2. Relying on Automated Tools Alone
The mistake:
Running a quick accessibility scan and assuming you’re compliant.
Why it’s a problem:
Automated tools typically catch only 20–30% of accessibility issues. They can’t reliably test keyboard navigation, screen reader logic, or real-world usability.
How to avoid it:
- Use automated scans as a starting point, not the finish line
- Add manual testing with keyboard-only navigation
- Test with screen readers like NVDA or JAWS
- Validate color contrast, focus order, and error messaging
3. Ignoring PDFs and Downloadable Documents
The mistake:
Focusing on the website but overlooking PDFs, brochures, or forms.
Why it’s a problem:
Inaccessible PDFs are one of the top ADA complaint triggers, especially in healthcare, education, and government.
How to avoid it:
- Ensure PDFs are tagged, searchable, and screen-reader friendly
- Avoid scanned PDFs without OCR
- Provide accessible alternatives when needed
- Build accessibility into documents before publishing
4. Forgetting About Ongoing Compliance
The mistake:
Treating ADA compliance as a one-time project.
Why it’s a problem:
Every update—new content, new software, new forms—can introduce new accessibility issues. Compliance drifts fast.
How to avoid it:
- Include accessibility checks in your content and IT workflows
- Train staff on basic ADA best practices
- Schedule regular accessibility audits
- Document your compliance efforts (this matters legally)

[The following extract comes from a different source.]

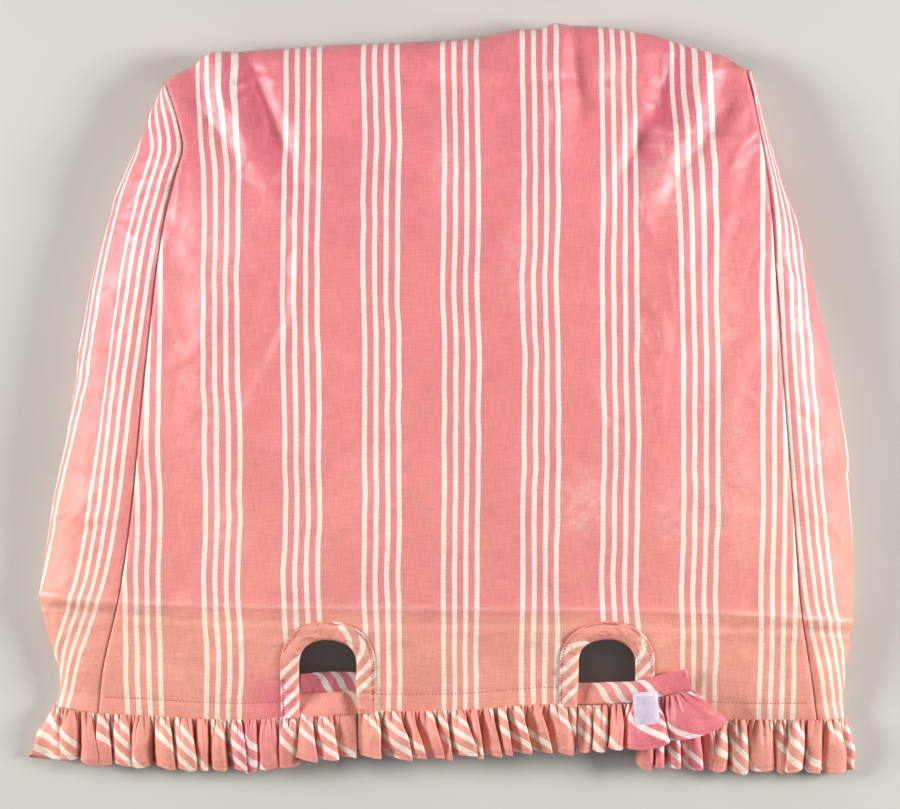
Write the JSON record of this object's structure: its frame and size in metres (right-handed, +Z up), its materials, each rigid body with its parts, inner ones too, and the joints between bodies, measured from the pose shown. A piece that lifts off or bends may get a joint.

5. Waiting Until There’s a Complaint or Lawsuit
The mistake:
Addressing ADA issues only after receiving a demand letter.
Why it’s a problem:
Reactive compliance is far more expensive than proactive compliance—and legal exposure increases once you’ve been notified of an issue.
How to avoid it:
- Perform a proactive ADA risk assessment
- Fix high-impact issues first
- Maintain records showing good-faith compliance efforts
- Work with accessibility experts when needed
Why ADA Compliance Is Also a Business Advantage
Avoiding these mistakes doesn’t just reduce legal risk—it improves:
- User experience for everyone
- SEO and search visibility
- Conversion rates
- Brand trust and credibility
Accessibility isn’t a burden—it’s good design.
Most ADA compliance problems aren’t caused by negligence—they’re caused by misunderstanding. By avoiding these five common mistakes, you can protect your organization, improve accessibility, and stay ahead of evolving regulations.